The next afternoon, Viking offered an excursion that included Restaurant De Kas. This restaurant grows all of its own produce in an adjacent greenhouse, and every vegetable and fruit is freshly picked. Viking chose a top-notch restaurant, and everything from the sunny dining room to the knowledgeable wait staff was a hit. My favorite dish was Poulet Noir, a dish of black chicken au jus with pan-fried Jerusalem artichoke served with grilled polenta cake and topped with micro chervil. The freshness of the chervil put me in a springtime mood, and I’ll never forget its greenness and freshness.

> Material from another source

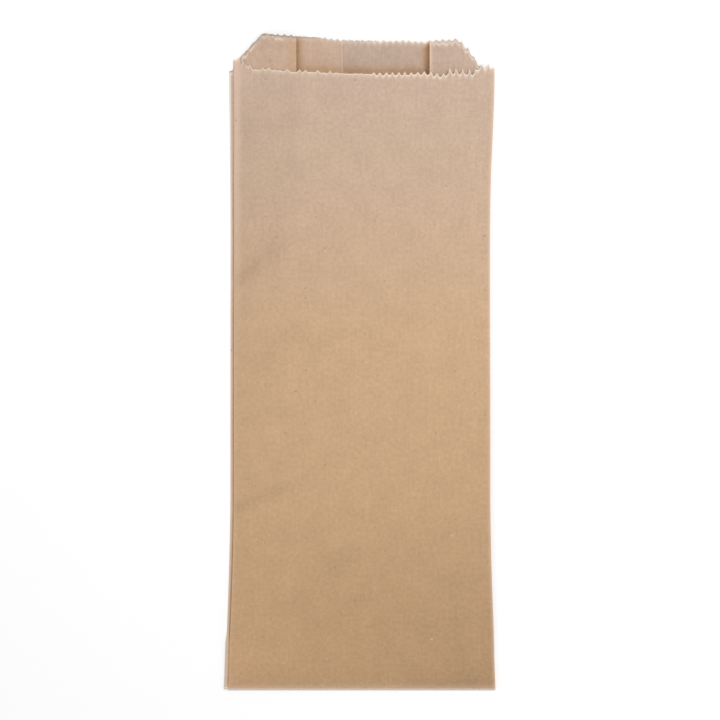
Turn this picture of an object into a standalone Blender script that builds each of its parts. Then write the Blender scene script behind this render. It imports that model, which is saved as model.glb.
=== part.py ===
"""Kraft paper baguette bag, empty, lying on its back with its mouth towards +Y.

One pinked sheet is folded into a tube with a gusset down each side, glued up the middle of
its back panel, and closed by turning its bottom end under the back. Metres, +Z up.
"""
import math

import bmesh
import bpy

# Paper
PAPER = 0.0001
PLY_GAP = 0.00015

# Bag pressed flat
BAG_LENGTH = 0.350
PANEL_WIDTH = 0.146
GUSSET_DEPTH = 0.0355
FRONT_STEP = 0.0021
SEAM_OVERLAP = 0.020
BACK_TURN = 0.0035

# Stepped and pinked cut
LIP_HEIGHT = 0.0165
LIP_CHAMFER = 0.0155
MOUTH_SKEW = 0.0045
CORNER_RISE = 0.004
CORNER_RUN = 0.008
TOOTH_PITCH = 0.0035
TOOTH_DEPTH = 0.0026

# How far the empty bag has sprung open, halfway up and at its mouth
FRONT_CROWN = 0.0089
MOUTH_CROWN = 0.0068
SIDE_HEIGHT = 0.0024
MOUTH_SIDE_HEIGHT = 0.0018
INNER_HEIGHT = 0.0026
MOUTH_INNER_HEIGHT = 0.0028
WAIST = 0.0033
MOUTH_WAIST = 0.0019
SWELL_RUN = 0.105
MOUTH_RUN = 0.100
CROWN_POWER = 2.4

# How the back panel comes down to the table past the turned bottom
TURN_CLEARANCE = 0.0008
DROP_RUN = 0.004
SETTLE_RUN = 0.008
ZONE_MARGIN = 0.002
ZONE_RUN = 0.006
SEAM_STEP_RUN = 0.005

# Glue
GLUE_MARGIN = 0.001

# Mesh fineness
FOLD_STEPS = 4
TURN_STEPS = 6
BODY_ROWS = 14
PANEL_TEETH_PER_CELL = 3
GUSSET_TEETH_PER_CELL = 5
END_MARGIN = 0.002
FINEST_CELL = 0.0005

# Kraft paper finish
KRAFT_COLOUR = (0.59, 0.41, 0.265, 1.0)
KRAFT_ROUGHNESS = 0.86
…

Other exceptional meals onboard Odin included a lunchtime dish of roasted turkey medallions served with red wine risotto and grilled vegetables. Anyone can cook a filet mignon and make it taste good, but it takes a true chef to make uncommon meats ring with flavor. The turkey was tender on the inside and crisp on the outside. The risotto was slightly stiff and the grains of rice were tender. It had a nice sweetness that complimented the turkey and grilled vegetables. Other highlights orchestrated by Executive Chef Karl Heinz onboard Odin include the North Sea Prawn Cocktail, the Pan Roasted Chicken Breast served with rosemary gravy, and the dessert, Cream with Forest Berries. The onboard menu changed daily, and I also got to sample eight different wines in four nights.
On the last night of the cruise, I went to the top deck and watched the delta-like branches of the passing trees make silhouettes against the night sky. Rivers have guided travelers through Europe for over two millennia, and all of Europe’s great cities grew up alongside rivers. It’s hard to think of a European city that I love that isn’t either coastal or located on a river, and Viking River Cruises offers tours of the Danube, Rhine, Seine, Rhone, and Douro, as well as tours through Russia, Ukraine, Egypt, and China. Most important for world travelers, the new ships show that Viking is able to offer competitive prices while upgrading the standard of luxury in riverboat cruising. This is an exciting, new way of touring the world.